Braggart is not a game that calls for much in the way of tactics. After all, all that a player is trying to do is get his best Boast out on the table whilst ensuring that his rivals make poorer Boasts by calling them Liars. The only real tactic is watching the cards that each player draws in the Draft phase, whether that is high value Boast Cards to play Liar! Cards on them or Liar! Cards to avoid having them played on your Boast. After that though, it is simply a matter of doing the dirty on the other players. For the most part, this is a random card game and the players have to make the best of their hands.

Lastly, there is the matter of the game’s full title: Braggart – A game of heroes, lies, and unfortunate fish. The “heroes” and “lies” aspects are obvious, but the “unfortunate fish”? Well, there is a single Foe Card worth exactly a Brag Value and a Victory Point total of one for which text on the card reads, “…an unfortunate trout.” This is not the only Foe Card of this value in the game, but when this is played in the designer’s own playing group, it is known as being “trouted”!

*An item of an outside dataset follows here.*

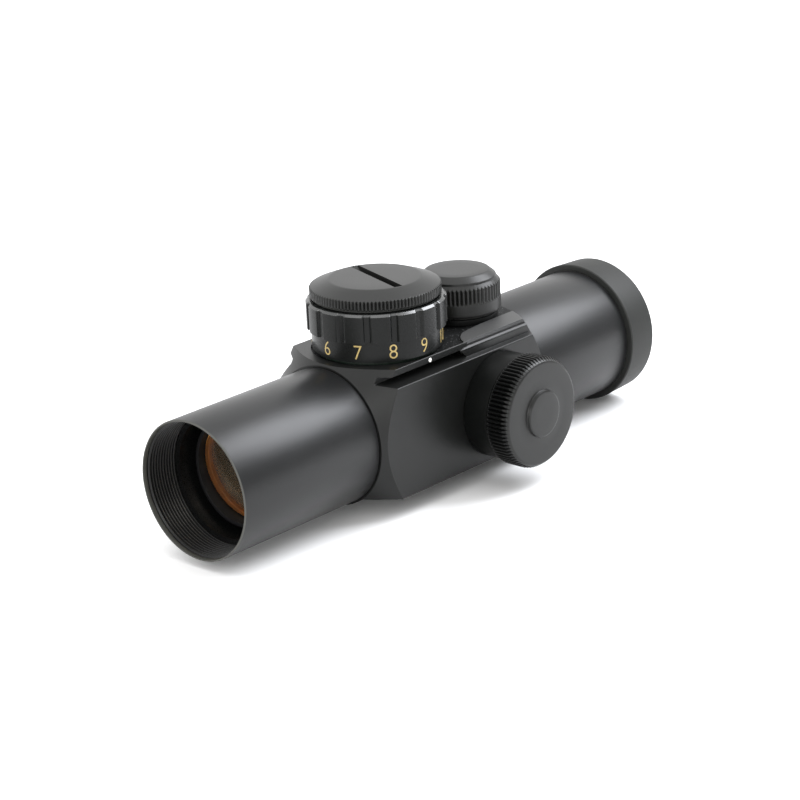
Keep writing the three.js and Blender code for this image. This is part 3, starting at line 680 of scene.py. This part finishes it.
angles = []
local = [0, 0.35, 0.60, 0.70, 0.80, 0.90, 0.97, 1.03, 1.10, 1.20, 1.34, 1.6]
for k in range(PADS):
    c = math.radians(GROOVE_DEG) + per * k
    for s in local:
        angles.append(c + half_w * s)
    span = per - 2 * half_w * 1.6
    for j in range(1, 8):
        angles.append(c + half_w * 1.6 + span * j / 8)
    for s in reversed(local[1:]):
        angles.append(c + per - half_w * s)
angles = [a % TAU for a in angles]


def dial_fn(a, k, r, hh):
    if r < 14.0:
        return r, hh
    d = (a - math.radians(GROOVE_DEG)) % per
    d = min(d, per - d)
    up_in = smooth(20.42, 20.62, hh)
    t = d / half_w
    if t < 0.97:
        pad = 0.74 * smooth(0.60, 0.97, t)
    else:
        pad = 0.74 + 0.26 * math.sqrt(max(0.0, 1 - (max(0.0, 1.34 - t) / 0.37) ** 2))
    target = GROOVE_R + (PAD_R - GROOVE_R) * pad
    top = max(0.0, min(1.0, (hh - 26.38) / 0.50))
    target -= 0.50 * top * pad
    return BAND_R + (target - BAND_R) * up_in if hh < 26.86 else r - (0.9 * (1 - pad) * 0.35), hh


prof = []
prof += rounded([(11.6, 24.8, 0.05), (11.6, 17.8, 0.05), (13.5, 17.8, 0.05), (13.5, 16.2, 0.05), (14.14, 16.2, 0.22)], 0.05, 3)
prof = [(11.6, 24.8), (11.6, 17.85), (11.65, 17.8), (13.5, 17.8), (13.5, 16.25), (13.55, 16.2), (13.92, 16.2), (14.06, 16.26), (14.14, 16.38)]
prof += [(14.14, z) for z in (17.0, 18.0, 19.0, 20.0, 20.36, 20.42, 20.47, 20.52, 20.57, 20.62, 20.7, 21.5, 23.0, 24.5, 25.6, 26.1, 26.30, 26.38, 26.46, 26.6, 26.74, 26.85)]
prof += [(14.25, 26.9), (13.55, 26.9), (13.42, 26.84), (13.4, 26.7), (13.4, 24.85), (13.35, 24.8)]
dial_rows = list(prof)
# the pads' top chamfer takes the painted-highlight colour
o = revolve("dial_ring_fluted", prof, [M["dial"], M["bevel"]], axis="Z", centre=(0, DIAL_Y, 0), closed=True, fn=dial_fn, angles=angles, sharp=30,
            mat_fn=lambda k: 1 if dial_rows[k][0] > 14 and 26.3 < dial_rows[k][1] < 26.88 else 0)
keep(o, "dial_ring")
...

Braggart is a fun, silly, take that style game that serves as a good filler to play whilst waiting for more players or a longer game to start. It should appeal to gamers who like to tell a story, even if only very silly stories and it will really appeal to gamers who have played fantasy roleplaying games such as Dungeons & Dragons. It is also a suitably light game to play socially, be that with a drink in your hand or not, though it would be fitting as you do “Go to the Bar” in the game! Every gamer should have a selection of filler games and Braggart – A game of heroes, lies, and unfortunate fish is an entertaining game that deserves to be in your selection.